Каждая пластинка неизменной ночной программы, каждый ее пассаж: и устремленные ввысь крещендо, и гибель в финалах – имели определенный смысл, выраженный более точно, чем все, что можно было в нее вложить словесно или мысленно. Однако он, Диас Грей, врач из Санта-Марии, холостяк под пятьдесят, почти совсем лысый, небогатый, привыкший к скуке и к стыду быть счастливым, не мог уделять музыке – именно этой музыке, выбранной отчасти из бравады, отчасти из греховного желания чувствовать себя каждый вечер хотя и в безопасности, но на пороге истины и неизбежного уничтожения, – более чем краешек уха. Иногда, с нарочито плутовским видом, но неумело, он сквозь зубы посвистывал в тон звучавшей музыке, горделиво и решительно перекладывая из одного ряда в другой семерку или валета.
В тот вечер – указываемый Хагеном или любой другой – в десять часов Диас Грей услышал звонок у входной двери. Он быстро смешал карты на скатерти, будто желая замести следы, и остановил пластинку на проигрывателе. «Если в такой час не звонят по телефону, значит, случай тяжелый – тут отчаяние, необходимость застать врача, суеверная надежда, что вид врача, разговор с ним принесут облегчение. Может, это от Фрейтаса: ему осталось не больше недели, – тогда дигиталис, как было назначено, и поговорить о льне с его сыновьями, этими скотами, да о чистокровной скаковой лошади с младшим. Если он умрет на рассвете, я продемонстрирую им мое усердие и терпение, буду бодрствовать, пока не взойдет солнце». Он перешел из столовой в кабинет, потом в прихожую и оттуда крикнул женщине, уже стучавшей каблуками по лестнице из чердачной комнатки:
– Не надо, я сам открою.
Двумя метрами ниже, у двери подъезда, которая никогда не запиралась на замок, Ларсен снял шляпу, чтобы стряхнуть с нее дождевую влагу, и с улыбкой, прося извинения, приветствовал доктора.

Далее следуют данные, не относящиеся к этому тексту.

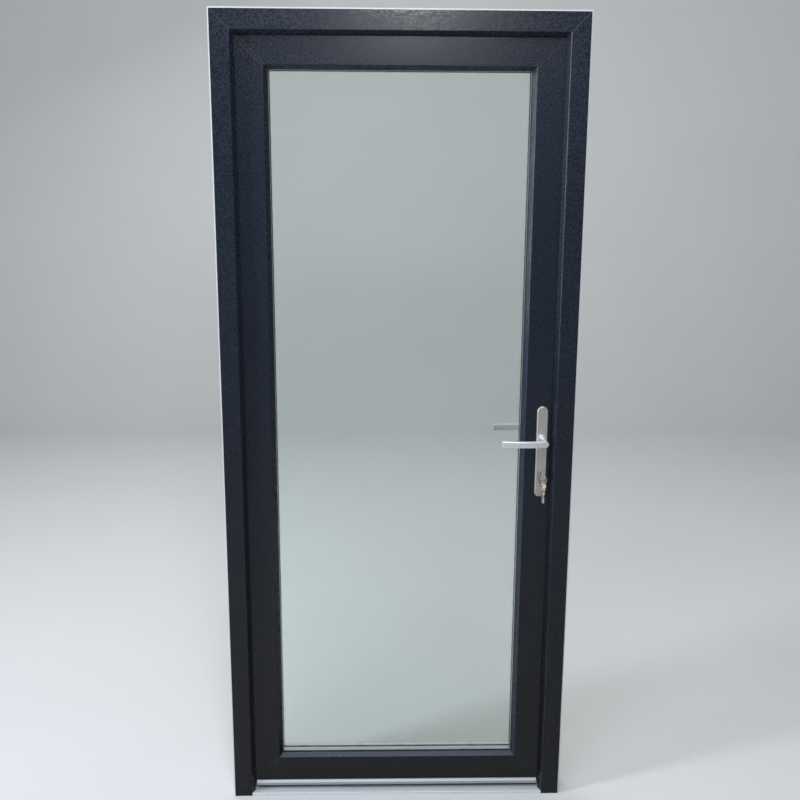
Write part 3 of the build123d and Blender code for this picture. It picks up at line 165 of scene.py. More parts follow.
# Each lamp: its name, place, the point it faces, its width and height, watts and colour.
LAMPS = (
    ("high_front", (0.10, -2.3, 2.60), (0, 0, 2.0), (0.30, 0.20), 15, PLAIN),
    ("street_sky", (-0.6, -3.2, 4.4), (0, 0, 1.7), (3.6, 1.6), 85, SKY),
    ("street_left", (-2.9, -1.2, 1.9), (0.45, 0, 1.2), (0.5, 2.2), 60, SKY),
    ("overhead", (0.0, -0.6, 4.6), (0, 0, 0), (3.0, 3.0), 60, PLAIN),
    ("room_side", (-1.2, 2.2, 4.0), (0, 0, 1.0), (2.0, 1.6), 60, PLAIN),
)
for lamp in LAMPS:
    add_lamp(*lamp)
print("lamps:", len(LAMPS))

# %% [markdown]
# ## Writing shader maths as plain sums
#
# A finish could be wired up by hand in the shader editor, one maths node after another. Here
# a wire stands for one output of a node, and adding, multiplying or comparing wires adds the
# maths node that does it, so a mask reads like the sentence that describes it.

# %% Wires
class Wire:
    """One socket of a finish, with operators that add maths nodes."""

    def __init__(self, finish, socket):
        self.finish = finish
        self.socket = socket

    def maths(self, operation, *others):
        return self.finish.node("ShaderNodeMath", {"operation": operation}, (self, *others))

    def __add__(self, other):
        return self.maths("ADD", other)

    __radd__ = __add__

    def __mul__(self, other):
        return self.maths("MULTIPLY", other)

    __rmul__ = __mul__

    def __sub__(self, other):
        return self.maths("SUBTRACT", other)

    def __rsub__(self, other):
        return (self * -1.0) + other

    def __abs__(self):
        return self.maths("ABSOLUTE")

    def __gt__(self, other):
        return self.maths("GREATER_THAN", other)

    def __lt__(self, other):
        return self.maths("LESS_THAN", other)

    def smaller(self, other):
        return self.maths("MINIMUM", other)

    def ramp(self, start, end, low=0.0, high=1.0):
        """Rise smoothly from low to high while this wire goes from start to end."""
        settings = {"interpolation_type": "SMOOTHSTEP"}
        values = {"Value": self, "From Min": start, "From Max": end, "To Min": low, "To Max": high}
        return self.finish.node("ShaderNodeMapRange", settings, values)


# %% Finishes made of wires
class Finish:
    """A material whose look is built from nodes."""

    def __init__(self, name, **constants):
        self.material = bpy.data.materials.new(name)
        self.material.use_nodes = True
        self.tree = self.material.node_tree
        self.shader = self.tree.nodes["Principled BSDF"]
        for socket, value in constants.items():
            self.shader.inputs[socket.replace("_", " ")].default_value = value
        self.place = self.node("ShaderNodeTexCoord", output="Object")
        parts = self.node("ShaderNodeSeparateXYZ", {}, (self.place,)).socket.node
        self.x, self.y, self.z = [Wire(self, parts.outputs[axis]) for axis in "XYZ"]

    def node(self, kind, settings=None, values=(), output=0):
        """Add one node, settings first, then the values or wires of its sockets."""
        made = self.tree.nodes.new(kind)
        for key, value in (settings or {}).items():
            setattr(made, key, value)
        pairs = values.items() if isinstance(values, dict) else enumerate(values)
        for key, value in pairs:
            if isinstance(value, Wire):
                self.tree.links.new(value.socket, made.inputs[key])
            else:
                made.inputs[key].default_value = value
        return Wire(self, made.outputs[output])

    def stretched(self, scale):
        """The place on the piece, stretched by one number for each axis."""
        return self.node("ShaderNodeVectorMath", {"operation": "MULTIPLY"}, (self.place, scale))

    def noise(self, scale, detail=2.0, roughness=0.5, stretch=(1, 1, 1)):
        """Soft cloudy noise from 0 to 1, with a size given by its scale per metre."""
        values = {
            "Vector": self.stretched(stretch),
            "Scale": scale,
            "Detail": detail,
            "Roughness": roughness,
        }
        return self.node("ShaderNodeTexNoise", {}, values)

    def specks(self, scale, size):
        """Small round spots scattered over the surface."""
        values = {"Vector": self.place, "Scale": scale, "Randomness": 1.0}
        return self.node("ShaderNodeTexVoronoi", {}, values, "Distance") < size

    def mix(self, mask, first, second):
        """The first colour where the mask is 0 and the second where it is 1."""
        made = self.tree.nodes.new("ShaderNodeMix")
        made.data_type = "RGBA"
        for socket, value in ((0, mask), (6, first), (7, second)):
            if isinstance(value, Wire):
                self.tree.links.new(value.socket, made.inputs[socket])
            elif socket == 0:
                made.inputs[socket].default_value = value
            else:
                made.inputs[socket].default_value = (*value, 1.0)
        return Wire(self, made.outputs[2])

    def relief(self, height, distance, strength=1.0):
        """Bump from a height from 0 to 1, with its full depth in metres."""
        values = {"Height": height, "Distance": distance, "Strength": strength}
        self.feed("Normal", self.node("ShaderNodeBump", {}, values))

    def feed(self, socket, wire):
        """Lead a wire, or set a constant, to one of the shader's sockets."""
        if isinstance(wire, Wire):
            self.tree.links.new(wire.socket, self.shader.inputs[socket])
        else:
            self.shader.inputs[socket].default_value = wire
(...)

– Заходите, – сказал Диас Грей. Он вошел в кабинет, оставив дверь открытой; слыша хлюпанье воды в туфлях поднимавшегося по лестнице гостя, он старался оживить воспоминания, связанные с этим хриплым голосом, с этой кривой ухмылкой.
– Привет, – сказал Ларсен, став в дверях и снимая шляпу, которую на лестнице почему-то опять надел. – Я вам тут вконец испорчу пол. – Он сделал несколько шагов и снова улыбнулся – теперь уже по-иному, без смирения и учтивости, голова склонена набок, круглые расчетливые глазки спрятались среди редких глубоких морщин. – Вспоминаете?
Диас Грей вспомнил все; стоя неподвижно у стола и покусывая губы, он чувствовал, что эти воспоминания наполняют его восхищением и странной жалостью к человеку, с которого в наступившей тишине струится на линолеум вода. Доктор пожал руку Ларсену и положил другую руку на его мокрое холодное плечо.